Le nouveau duché est doté d’une administration plus spécialisée, dirigée notamment par un chancelier (Jean Le Fèvre, 1380-1390) et comprenant un conseil et une chambre des comptes, dite « du roi de Sicile », qui, avec l’aide des élus locaux, tente, au xve s., de lutter contre les empiétements de la fiscalité royale. Il devient l’un des grands centres de la vie intellectuelle française au xive et au xve s., à la fois sous l’impulsion de l’université d’Angers et sous celle des conseillers du duc, tels Pierre et Louis de Beauvau, dont l’un est le traducteur du Filostrato de Boccace. La présence d’une cour brillante y favorise d’ailleurs l’éclat des arts. À la disparition du dernier duc d’Anjou, le « bon roi René » (1480), et à celle du dernier comte du Maine, Charles V (1481), la principauté, déjà administrée par des fonctionnaires royaux depuis 1473, est réincorporée au domaine royal. Le titre de duc d’Anjou, devenu honorifique, est encore porté par le futur Henri III avant 1574, puis par son frère François (1576-1584) et enfin, de 1683 à 1700, par le petit-fils de Louis XIV (le futur roi Philippe V d’Espagne).

Victime des guerres de Religion* (1560-1598), de la Fronde* (révolte de 1648-1652) et de la guerre de Vendée* (1793-94) avec ses prolongements, l’Anjou, qui a fait partie d’abord de la généralité de Tours (1542), constitue un gouvernement militaire au xviie s. et formera pour l’essentiel le département de Maine-et-Loire.

P. T.

➙ Angers / Loire (pays de la) / Maine-et-Loire (département de) / Plantagenêt / René d’Anjou.
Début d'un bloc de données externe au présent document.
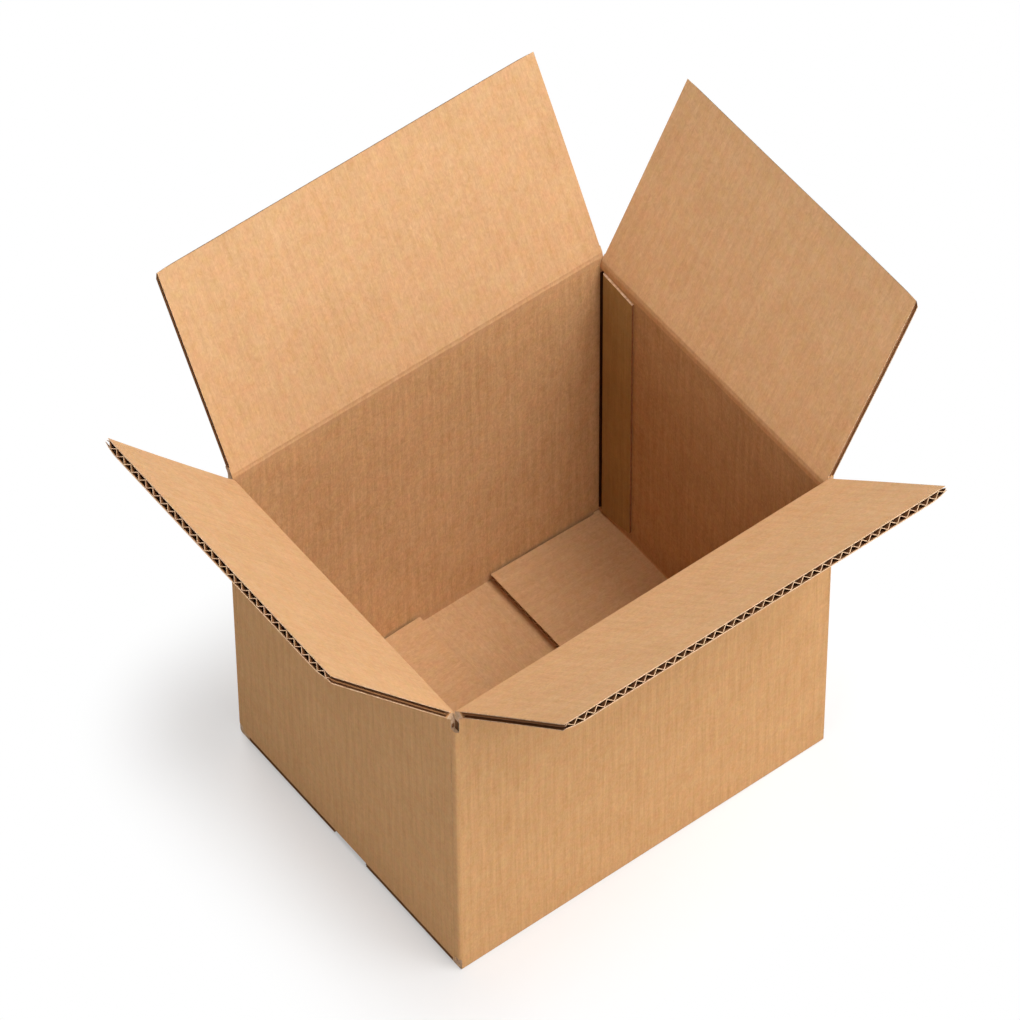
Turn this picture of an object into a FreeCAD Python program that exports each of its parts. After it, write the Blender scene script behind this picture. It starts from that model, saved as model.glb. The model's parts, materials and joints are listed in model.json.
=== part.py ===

 L. Halphen, le Comté d’Anjou au xie siècle (A. Picard et fils, 1906). / J. Chartrou, l’Anjou de 1109 à 1151, Foulque de Jérusalem, Geoffroi Plantagenêt (P. U. F., 1928). / H. Soulange-Bodin, les Châteaux du Maine et de l’Anjou (Éd. d’Art et d’Histoire, 1934). / J. Boussard, le Comté d’Anjou sous Henri Plantagenêt et ses fils (1151-1204) [Champion, 1938] ; le Gouvernement d’Henri II Plantagenêt (D’Argences, 1957). / A. Coville, la Vie intellectuelle dans les domaines d’Anjou-Provence de 1380 à 1435 (Droz, 1941). / E. G. Léonard, les Angevins de Naples (P. U. F., 1954). / P. d’Herbecourt et J. Porcher, Anjou roman (Zodiaque, la Pierre-qui-Vire, 1959). / F. Dornic, Histoire de l’Anjou (P. U. F., coll. « Que sais-je ? », 1961). / F. Lebrun, l’Histoire vue de l’Anjou (1789-1914) [Siraudeau, Angers, 1961]. / Maine-Anjou (Horizons de France, 1968). / F. Lebrun (sous la dir. de). Histoire des Pays de la Loire (Privat, Toulouse, 1972).


L’art en Anjou

Aucun vestige digne d’être noté ne subsiste avant les carrières aménagées de Doué-la-Fontaine (viiie s.) et quelques soubassements en appareil d’arêtes de poisson et de briques, caractéristiques de l’art préroman (église Saint-Eusèbe de Gennes). Il faut attendre Foulques Nerra, grand bâtisseur de donjons (Langeais en Touraine), et ses descendants pour enregistrer une réelle activité architecturale. Henri II, grâce à la dot de sa femme, la redoutable Aliénor d’Aquitaine divorcée de Louis VII, porte à son apogée l’Empire anglo-normand-angevin. La défaite venue, le couple royal ainsi que Richard Cœur de Lion et la femme de Jean sans Terre veulent témoigner leur attachement au duché : ils se feront inhumer dans l’abbaye de Fontevrault, qu’ils n’ont cessé de combler de leurs dons. Leurs gisants sont là, sculptures intemporelles dans cette nécropole angevine confiée à la garde d’une double communauté d’hommes et de femmes, fondée par Robert d’Arbrissel en 1101. L’église est un des plus beaux édifices romans du xiie s. Sa nef unique, couverte de coupoles sur pendentifs, révèle une influence périgourdine et charentaise incontestable ; elle est presque une réplique de la cathédrale d’Angoulême. Les piliers élancés du sanctuaire à déambulatoire rappellent les belles proportions de Saint-Benoît-sur-Loire et de Fontgombault. Originalité majeure : la tour des cuisines, dite « tour d’Évrault », est surmontée d’une toiture conique de pierre en écailles de poisson, percée de vingt cheminées disposées sur deux étages en pyramide. La structure extrêmement savante combine plan en octogone et plan carré. Elle n’a d’analogue que deux œuvres plus simples et postérieures : la cuisine du château de Montreuil-Bellay en Anjou et celle des rois de Portugal à Cintra.